In a world where many millenials can’t seem to resist over-sharing or throwing pity parties online, it’s refreshing to see ones who can creatively tell their own hopeful stories live onstage. This is what several young local theatre artists are doing in Hawk Mom Productions’ collaborative storytelling series, united by a theme recalling a time they found themselves adrift. The first two monologues, by Esther Rzeplinski and Caitlin Holm, respectively, were book-ended by local musical-theatre stalwart Cati Landry’s impressively original compositions. Accompanying herself on keyboard, the singer-songwriter, apparently inspired by Carole King, puts her beautiful and dynamic voice to particularly good use conveying a woman’s liberation from a suffocating relationship in I’m Done, a highly listenable tune that would be at home in a Sondheim musical.

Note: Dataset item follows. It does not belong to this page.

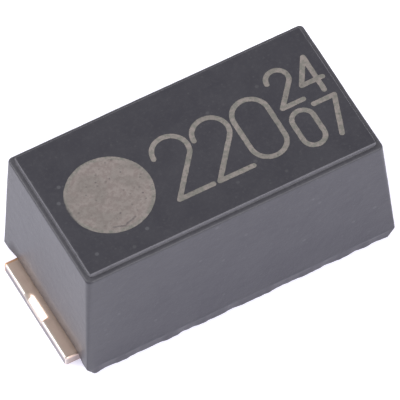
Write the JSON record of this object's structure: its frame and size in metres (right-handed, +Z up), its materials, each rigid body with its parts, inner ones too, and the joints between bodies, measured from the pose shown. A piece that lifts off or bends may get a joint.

Although she appeared somewhat constrained referencing her 10-minute monologue’s script, Rzeplinski’s account of her fading friendship with Cassie, her close friend at a Christian high school, and her increasing faith challenges, is achingly authentic and evocative. Sentiment is leavened with humour, as when she matter-of-factly recalls helping her former best friend “go pee” while wearing her wedding dress.

Not surprisingly, a reference to how she cringed when her mother “liked” one of Cassie’s photos on Facebook after they began drifting apart drew big laughs.

Appearing onstage with a blue sling supporting her broken right arm, Holm demonstrated her skills as an actor and natural storyteller.

Her alternating wit, timing and intensity as much as physical appearance brought Ellen Page to mind, as Holm riffed on the challenges of maintaining a long-distance relationship.

The Calgary-born theatre artist, we learn, fell for “my love” just as he was about to move to Toronto, coinciding with her own recent move to Victoria.

“I fell off a rock wall because I reached for something and grabbed nothing,” explains Holm, who effectively uses her physical injury as a metaphor for her romantic complications.

Not everything works, such as a grilled-cheese sandwich analogy that falls flat. But Holm is an appealing performer, notable for her naturalism and humour-assisted candour, as when she rants about her self-pity after hearing about the romantic bliss of others who get to live in the same town.

“I am so disgusted and bitter about it!” she says. “How dare they be happy?”